Artificial intelligence models influence decisions in healthcare, finance, education, and criminal justice. They analyze vast data and guide institutional and personal choices. If biased, these models risk harming groups or reinforcing inequality. Measuring bias is essential for creating fair AI systems.
Our research explores how to detect bias in AI models. We focus on measuring bias to lay the foundation for responsible AI development.
Defining Bias in the Context of AI
Bias in AI means systematic errors or unfair outcomes caused by models. It often stems from imbalanced data, flawed algorithms, or hidden assumptions. Bias can show in error rates, prediction accuracy, or decisions differing between groups.
Understanding bias types is crucial. Direct bias occurs when models explicitly disadvantage a group, like denying loans more often to one demographic. Indirect bias arises from data correlations affecting groups unintentionally. Defining bias guides effective measurement.
Challenges in Quantifying Bias
Measuring bias involves key challenges:
- Choosing the right metrics, such as statistical parity, equal opportunity, or disparate impact.

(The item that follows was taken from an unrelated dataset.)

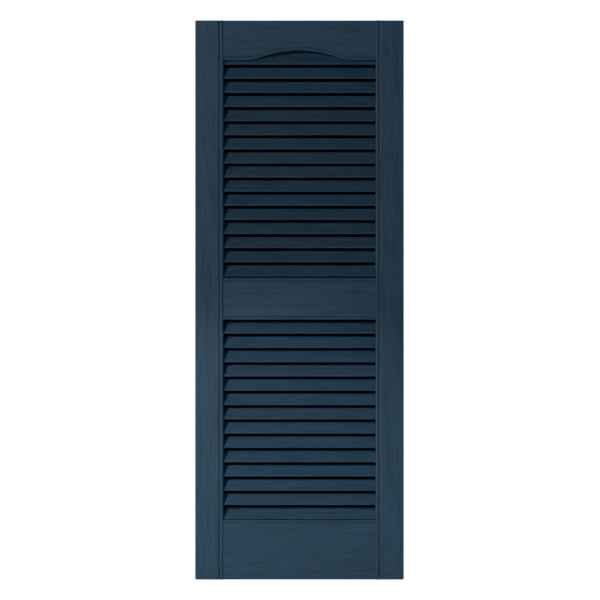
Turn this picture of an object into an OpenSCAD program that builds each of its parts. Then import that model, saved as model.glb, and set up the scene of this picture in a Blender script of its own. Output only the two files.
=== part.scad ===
// Exterior louvred shutter, moulded in one piece, open at the back.
// X runs to the right, Z up. The wall plane is y = 0 and the front faces -Y.
// The origin is the centre of the wall plane.

/* [Overall] */
// Width of the shutter
shutter_w = 368.3; // [320:0.1:480]
// Height of the shutter, without the bead ends
shutter_h = 987.4; // [820:0.1:1400]
// Depth from the wall plane to the faces of the stiles
face_d = 24.9; // [24.9:0.1:36]
// Rounding of the outer front edges and of the four corners
edge_r = 2.2; // [1:0.1:2.4]

/* [Stiles] */
// Width of the flat face of a stile
stile_face_w = 39.8; // [30:0.1:60]
// Width of the sloped side of the groove beside the bead
groove_run = 3.3; // [2:0.1:4]
// Depth of the groove below the stile face
groove_depth = 1.8; // [1:0.1:2.4]
// Radius of the half-round bead
bead_r = 3.5; // [3.3:0.1:4.5]
// Height of the bead above the stile face
bead_proud = 0.5; // [0.2:0.1:1]
// From the edge of the flat face to the middle of the bead
bead_offset = 6.5; // [6:0.1:6.5]
// From the middle of the bead to the louvre opening
bead_to_opening = 3.1; // [2.6:0.1:3.2]

/* [Rails] */
// How far the rail faces lie behind the stile faces
rail_recess = 1.5; // [0.8:0.1:1.8]
// Height of the top rail beside the arch
top_rail_h = 69.7; // [50:0.1:100]
// Height of the middle rail
mid_rail_h = 73.7; // [50:0.1:110]
// Height of the middle of the middle rail above the middle of the shutter
mid_rail_z = 2.05; // [-80:0.05:80]
// Height of the bottom rail
bottom_rail_h = 105.1; // [70:0.1:150]
// Radius of the bead along a rail edge
rail_bead_r = 2.9; // [2.7:0.1:3.2]
// Height of the rail bead above the rail face
rail_bead_proud = 0.3; // [0.1:0.1:0.6]
// From the rail edge to the middle of its bead
rail_bead_offset = 2.4; // [2:0.1:2.4]
// From the rail edge to the bottom of its groove
rail_groove_offset = 4.9; // [4.3:0.1:4.9]
// Width of the sloped side of the rail groove
rail_groove_run = 2.2; // [1.2:0.1:3]
// Depth of the rail groove below the rail face
rail_groove_depth = 1.3; // [0.8:0.1:1.5]

/* [Arch] */
// From the middle of the arch to where the rail edge runs level
arch_half_span = 97; // [90:0.5:110]
// Height of the arch above the level rail edge
arch_rise = 17.3; // [12:0.1:24]
// From the middle of the arch to where its curve turns from crown to shoulder
arch_turn_x = 67; // [50:0.1:80]

/* [Louvres] */
// Wanted distance from one louvre to the next
louvre_pitch = 25; // [24:0.1:32]
// Height of a louvre from the bottom of its nose to its top edge
louvre_rise = 20.2; // [17:0.1:20.4]
// Thickness of a louvre
louvre_t = 2.2; // [1.8:0.1:2.5]
// Slope of a louvre, away from upright, in degrees
louvre_slope = 41; // [35:0.5:41]
// Radius of the round nose of a louvre
nose_r = 1.5; // [1.3:0.1:2]
// How far the noses lie behind the stile faces
nose_recess = 4; // [3:0.1:4]
// From the level edge of the top rail down to the first nose
upper_head_gap = 8; // [5:0.1:10]
// From the last nose of the upper bank down to the middle rail
upper_sill_gap = 2.9; // [0.5:0.1:4]
// From the middle rail down to the first nose of the lower bank
lower_head_gap = 24.75; // [23:0.05:28]
// From the last nose of the lower bank down to the bottom rail
lower_sill_gap = 0.8; // [0.5:0.1:4]
// Extra height of the first louvre, which fills the arch
arch_louvre_extra = 3.8; // [2:0.1:3.8]
// How far the sill webs under the last louvres lie behind the stile faces
sill_web_recess = 11; // [6:0.1:14]

/* [Back] */
// Thickness of the walls
wall_t = 2.5; // [2:0.1:3]
// Thickness of the ribs
rib_t = 2; // [1.5:0.1:3]
// Number of ribs in each rail
rail_ribs = 5; // [3:1:7]
// Outer diameter of the fixing posts
post_d = 12; // [10:0.1:14]
// Diameter of the hole in a fixing post
post_hole_d = 6.5; // [5:0.1:8]
// From the side of the shutter to the middle of a post
post_side_inset = 20; // [15:0.5:25]
// From the end of the shutter to the middle of a post
post_end_inset = 133.7; // [120:0.1:200]

/* [Hidden] */
$fn = 48;
// Facets of the wide arcs of the arch
arc_fn = 360;
// How far cutters run past what they cut, and how far added solids run into their neighbours
over = 1;
// How far the face of a louvre lies inside the circle of its nose
nose_overlap = 0.03;
slate_blue = [0.15, 0.23, 0.29];

half_w = shutter_w / 2;
half_h = shutter_h / 2;
stile_w = stile_face_w + bead_offset + bead_to_opening;
opening_w = shutter_w - 2 * stile_w;
rail_face_d = face_d - rail_recess;

// Levels of the rail edges
head_z = half_h - top_rail_h;
crown_z = head_z + arch_rise;
mid_top_z = mid_rail_z + mid_rail_h / 2;
mid_bottom_z = mid_rail_z - mid_rail_h / 2;
foot_z = -half_h + bottom_rail_h;

// The arch is one crown arc between two shoulder arcs, which meet tangent at the turning points
arch_angle = 2 * atan(arch_rise / arch_half_span);
arch_crown_r = arch_turn_x / sin(arch_angle);
arch_shoulder_r = (arch_half_span - arch_turn_x) / sin(arch_angle);

// A vertical bank of louvres: the lowest nose, the number of louvres and their true pitch
upper_low_z = mid_top_z + upper_sill_gap;
upper_span = head_z - upper_head_gap - upper_low_z;
upper_count = round(upper_span / louvre_pitch) + 1;
upper_pitch = upper_span / (upper_count - 1);
lower_low_z = foot_z + lower_sill_gap;
lower_span = mid_bottom_z - lower_head_gap - lower_low_z;
lower_count = round(lower_span / louvre_pitch) + 1;
lower_pitch = lower_span / (lower_count - 1);

// The posts stand on the outermost of seven ribs in each stile
post_x = half_w - post_side_inset;
post_z = half_h - post_end_inset;
stile_ribs_each_way = 3;
stile_rib_pitch = post_z / stile_ribs_each_way;

// Stands a drawing of the front view (x, z) up, from the wall plane forward by depth
module front_view(depth) {
    rotate([90, 0, 0])
        linear_extrude(depth)
            children();
}

// Runs a drawing of the side section (y, z) along X, centred
module along_x(length) {
    translate([-length / 2, 0, 0])
        rotate([90, 0, 90])
            linear_extrude(length)
                children();
}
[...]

- Gathering representative data, especially from minority groups.
- Accounting for the context; bias definitions may vary by application.
Despite this, robust measurement frameworks help compare models and improve fairness.
Understanding AI Bias
What Is AI Bias?
AI bias refers to systematic unfair discrimination by models. It appears when predictions favor or harm groups based on traits like race, gender, or age. Bias arises from training data, model design, or deployment context. AI systems often reflect or amplify existing social inequalities.
Bias can be subtle, such as lower accuracy for certain groups or unintended feature associations. Recognizing both obvious and hidden bias is key to ensuring fairness and trust.
Types of Bias in AI Models
Common types include:
- Data Bias: Datasets don’t represent the full population. For example, facial recognition trained mostly on light-skinned faces performs poorly on darker-skinned faces.
- Representation Bias: Some groups are underrepresented or misrepresented in data.
- Label Bias: Human prejudices affect how data is labeled.
- Algorithmic Bias: Model choices, like feature selection or hyperparameters, introduce bias.
- Outcome Bias: Even accurate models may produce results disadvantaging certain groups.
- Deployment Bias: Real-world use differs from training context, causing bias in decisions.
Why Understanding Bias Matters
Understanding bias helps build fair and reliable models. Biased AI can deny services, skew hiring, or produce unfair legal outcomes. Measuring bias supports ethical AI and equitable service for all. Identifying bias leads to better data collection and fairness-aware algorithms.
Metrics for Measuring Bias
Statistical Parity and Disparate Impact
Statistical parity checks if groups receive positive outcomes at similar rates. Disparate impact measures the ratio of favorable outcomes between protected and unprotected groups. Both offer simple insights but don’t explain why disparities occur.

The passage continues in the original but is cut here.